> **Exercise**
Copy only this: the line containing "Turn this picture", the line containing "const BOARD_TOP = 2.5;", and every line between them, exactly as written.

> **CAD and scene scripts**
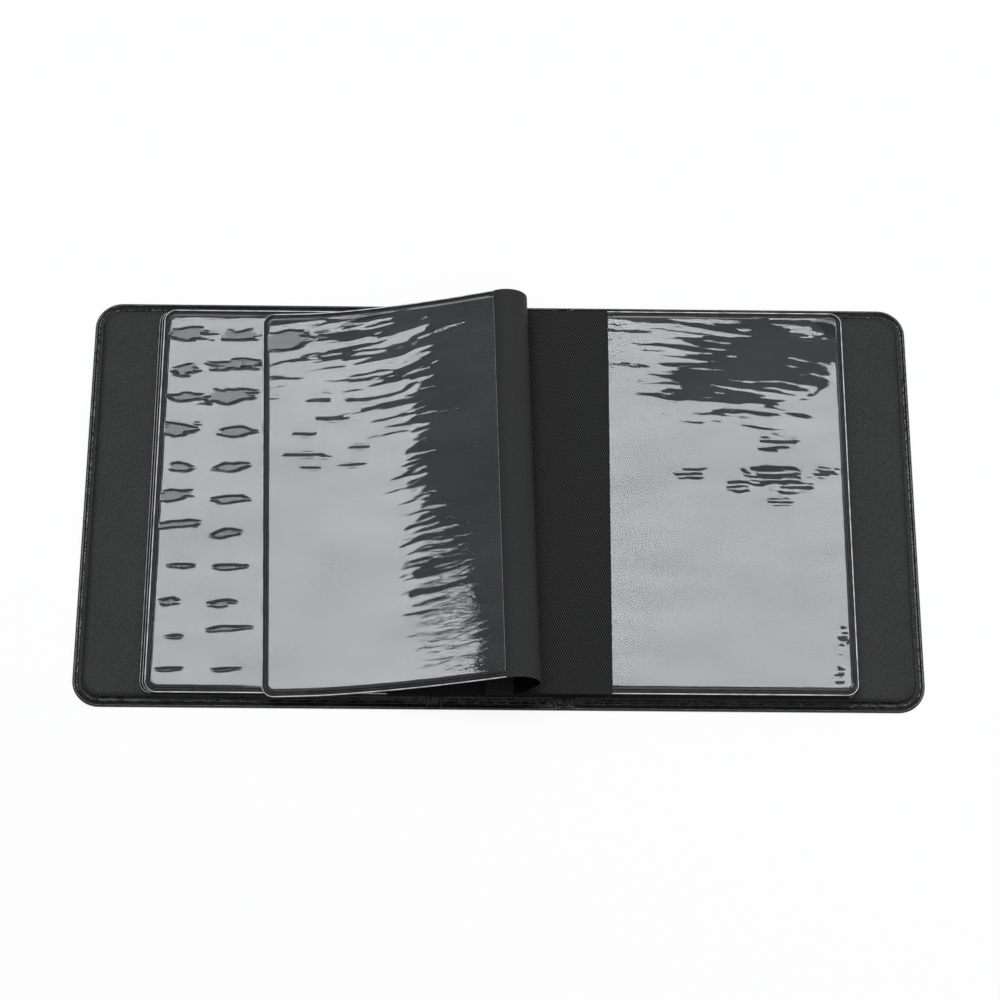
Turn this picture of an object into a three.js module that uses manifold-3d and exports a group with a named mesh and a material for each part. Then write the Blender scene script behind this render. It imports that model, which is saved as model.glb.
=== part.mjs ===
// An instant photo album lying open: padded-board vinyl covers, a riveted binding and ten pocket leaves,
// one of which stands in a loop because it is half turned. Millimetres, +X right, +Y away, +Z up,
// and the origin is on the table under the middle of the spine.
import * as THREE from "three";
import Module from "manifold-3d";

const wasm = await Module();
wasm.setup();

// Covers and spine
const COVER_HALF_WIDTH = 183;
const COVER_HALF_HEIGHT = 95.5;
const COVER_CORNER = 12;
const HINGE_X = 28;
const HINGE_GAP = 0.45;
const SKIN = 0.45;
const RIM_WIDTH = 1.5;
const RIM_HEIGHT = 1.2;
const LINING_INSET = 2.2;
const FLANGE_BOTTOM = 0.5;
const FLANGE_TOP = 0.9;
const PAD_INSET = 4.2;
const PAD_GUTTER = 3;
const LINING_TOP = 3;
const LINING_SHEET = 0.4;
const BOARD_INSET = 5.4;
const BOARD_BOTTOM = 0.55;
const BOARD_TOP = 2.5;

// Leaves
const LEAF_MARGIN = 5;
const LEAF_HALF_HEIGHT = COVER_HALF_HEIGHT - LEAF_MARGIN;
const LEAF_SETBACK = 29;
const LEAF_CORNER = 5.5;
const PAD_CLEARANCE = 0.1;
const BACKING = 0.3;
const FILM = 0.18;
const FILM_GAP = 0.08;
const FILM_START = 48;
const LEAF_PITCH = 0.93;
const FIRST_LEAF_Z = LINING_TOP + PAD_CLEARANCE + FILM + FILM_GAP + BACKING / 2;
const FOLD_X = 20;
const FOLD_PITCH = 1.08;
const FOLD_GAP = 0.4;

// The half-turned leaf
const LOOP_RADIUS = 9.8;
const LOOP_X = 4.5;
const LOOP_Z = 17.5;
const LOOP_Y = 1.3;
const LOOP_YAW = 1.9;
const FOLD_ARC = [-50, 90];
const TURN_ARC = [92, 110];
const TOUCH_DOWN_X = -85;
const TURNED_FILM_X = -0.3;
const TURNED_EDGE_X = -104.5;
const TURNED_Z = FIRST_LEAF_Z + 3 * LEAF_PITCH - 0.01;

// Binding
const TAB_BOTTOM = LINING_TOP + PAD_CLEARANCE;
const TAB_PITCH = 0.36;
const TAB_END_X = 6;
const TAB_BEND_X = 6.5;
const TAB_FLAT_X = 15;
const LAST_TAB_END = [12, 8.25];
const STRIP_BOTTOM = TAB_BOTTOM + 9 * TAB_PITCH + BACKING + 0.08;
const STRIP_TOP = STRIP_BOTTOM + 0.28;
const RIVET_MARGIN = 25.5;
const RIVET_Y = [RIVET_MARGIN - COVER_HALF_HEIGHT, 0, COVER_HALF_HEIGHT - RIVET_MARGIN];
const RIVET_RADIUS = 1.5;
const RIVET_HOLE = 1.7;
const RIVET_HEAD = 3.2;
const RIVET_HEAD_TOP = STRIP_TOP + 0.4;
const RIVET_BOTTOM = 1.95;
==
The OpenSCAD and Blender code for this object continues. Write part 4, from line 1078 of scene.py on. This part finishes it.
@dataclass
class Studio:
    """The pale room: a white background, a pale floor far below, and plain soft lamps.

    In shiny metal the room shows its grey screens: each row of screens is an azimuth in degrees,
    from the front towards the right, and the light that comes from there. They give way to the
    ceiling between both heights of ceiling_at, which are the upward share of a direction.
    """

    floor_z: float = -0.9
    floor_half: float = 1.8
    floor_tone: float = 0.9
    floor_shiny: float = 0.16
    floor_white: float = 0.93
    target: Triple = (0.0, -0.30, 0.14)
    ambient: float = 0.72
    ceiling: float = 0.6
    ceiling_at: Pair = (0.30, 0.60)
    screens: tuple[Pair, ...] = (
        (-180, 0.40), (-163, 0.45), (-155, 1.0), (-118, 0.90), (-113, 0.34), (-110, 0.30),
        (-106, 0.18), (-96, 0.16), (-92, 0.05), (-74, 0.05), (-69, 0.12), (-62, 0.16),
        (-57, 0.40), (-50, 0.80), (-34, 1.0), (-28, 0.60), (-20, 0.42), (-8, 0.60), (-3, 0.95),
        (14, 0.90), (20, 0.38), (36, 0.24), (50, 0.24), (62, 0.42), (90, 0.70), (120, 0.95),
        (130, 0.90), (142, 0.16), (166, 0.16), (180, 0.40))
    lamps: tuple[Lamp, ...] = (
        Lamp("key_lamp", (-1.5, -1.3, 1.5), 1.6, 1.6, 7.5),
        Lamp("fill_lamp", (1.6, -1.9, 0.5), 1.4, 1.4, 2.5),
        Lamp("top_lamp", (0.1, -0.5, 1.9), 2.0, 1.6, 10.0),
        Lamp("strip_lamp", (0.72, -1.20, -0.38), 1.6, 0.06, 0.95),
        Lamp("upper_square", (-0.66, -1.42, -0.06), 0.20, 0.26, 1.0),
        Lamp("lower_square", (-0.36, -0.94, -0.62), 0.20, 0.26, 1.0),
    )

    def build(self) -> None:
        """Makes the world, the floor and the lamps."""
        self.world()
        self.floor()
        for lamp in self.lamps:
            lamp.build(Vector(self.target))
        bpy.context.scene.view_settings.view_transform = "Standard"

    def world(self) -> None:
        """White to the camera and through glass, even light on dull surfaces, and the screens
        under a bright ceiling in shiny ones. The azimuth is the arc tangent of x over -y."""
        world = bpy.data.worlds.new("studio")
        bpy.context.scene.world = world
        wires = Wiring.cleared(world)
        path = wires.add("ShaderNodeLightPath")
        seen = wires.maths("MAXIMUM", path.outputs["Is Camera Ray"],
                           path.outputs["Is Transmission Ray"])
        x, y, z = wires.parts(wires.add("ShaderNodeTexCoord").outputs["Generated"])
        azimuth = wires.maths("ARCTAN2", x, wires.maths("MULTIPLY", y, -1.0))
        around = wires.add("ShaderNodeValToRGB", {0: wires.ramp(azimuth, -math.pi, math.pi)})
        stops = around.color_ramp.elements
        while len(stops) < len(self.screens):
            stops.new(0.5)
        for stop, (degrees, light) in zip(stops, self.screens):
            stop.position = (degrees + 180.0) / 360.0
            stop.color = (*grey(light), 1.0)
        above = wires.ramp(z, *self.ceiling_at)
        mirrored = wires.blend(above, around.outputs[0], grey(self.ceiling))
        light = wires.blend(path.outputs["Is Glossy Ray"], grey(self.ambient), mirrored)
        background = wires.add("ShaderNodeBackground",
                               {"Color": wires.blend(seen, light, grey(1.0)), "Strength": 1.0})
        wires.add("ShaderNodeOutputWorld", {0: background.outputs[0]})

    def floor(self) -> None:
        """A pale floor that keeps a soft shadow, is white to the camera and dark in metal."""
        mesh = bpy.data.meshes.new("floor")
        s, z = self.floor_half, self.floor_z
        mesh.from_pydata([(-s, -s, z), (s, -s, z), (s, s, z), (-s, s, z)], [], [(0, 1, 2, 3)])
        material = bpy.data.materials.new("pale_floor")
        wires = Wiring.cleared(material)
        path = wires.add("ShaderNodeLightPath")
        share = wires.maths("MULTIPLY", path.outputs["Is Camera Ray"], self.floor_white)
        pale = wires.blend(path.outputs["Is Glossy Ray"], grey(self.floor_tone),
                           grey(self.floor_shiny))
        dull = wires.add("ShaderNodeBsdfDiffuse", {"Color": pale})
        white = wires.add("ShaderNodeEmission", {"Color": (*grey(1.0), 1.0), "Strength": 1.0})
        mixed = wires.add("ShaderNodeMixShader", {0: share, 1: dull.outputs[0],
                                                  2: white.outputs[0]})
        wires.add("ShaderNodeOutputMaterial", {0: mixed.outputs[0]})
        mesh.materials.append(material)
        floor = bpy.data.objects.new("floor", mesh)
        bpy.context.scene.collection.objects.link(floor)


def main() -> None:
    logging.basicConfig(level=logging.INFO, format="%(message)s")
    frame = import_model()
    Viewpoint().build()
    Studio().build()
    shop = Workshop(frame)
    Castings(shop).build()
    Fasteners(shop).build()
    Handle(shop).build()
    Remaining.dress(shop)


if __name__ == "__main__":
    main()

> **Answer to the exercise**
Turn this picture of an object into a three.js module that uses manifold-3d and exports a group with a named mesh and a material for each part. Then write the Blender scene script behind this render. It imports that model, which is saved as model.glb.
=== part.mjs ===
// An instant photo album lying open: padded-board vinyl covers, a riveted binding and ten pocket leaves,
// one of which stands in a loop because it is half turned. Millimetres, +X right, +Y away, +Z up,
// and the origin is on the table under the middle of the spine.
import * as THREE from "three";
import Module from "manifold-3d";

const wasm = await Module();
wasm.setup();

// Covers and spine
const COVER_HALF_WIDTH = 183;
const COVER_HALF_HEIGHT = 95.5;
const COVER_CORNER = 12;
const HINGE_X = 28;
const HINGE_GAP = 0.45;
const SKIN = 0.45;
const RIM_WIDTH = 1.5;
const RIM_HEIGHT = 1.2;
const LINING_INSET = 2.2;
const FLANGE_BOTTOM = 0.5;
const FLANGE_TOP = 0.9;
const PAD_INSET = 4.2;
const PAD_GUTTER = 3;
const LINING_TOP = 3;
const LINING_SHEET = 0.4;
const BOARD_INSET = 5.4;
const BOARD_BOTTOM = 0.55;
const BOARD_TOP = 2.5;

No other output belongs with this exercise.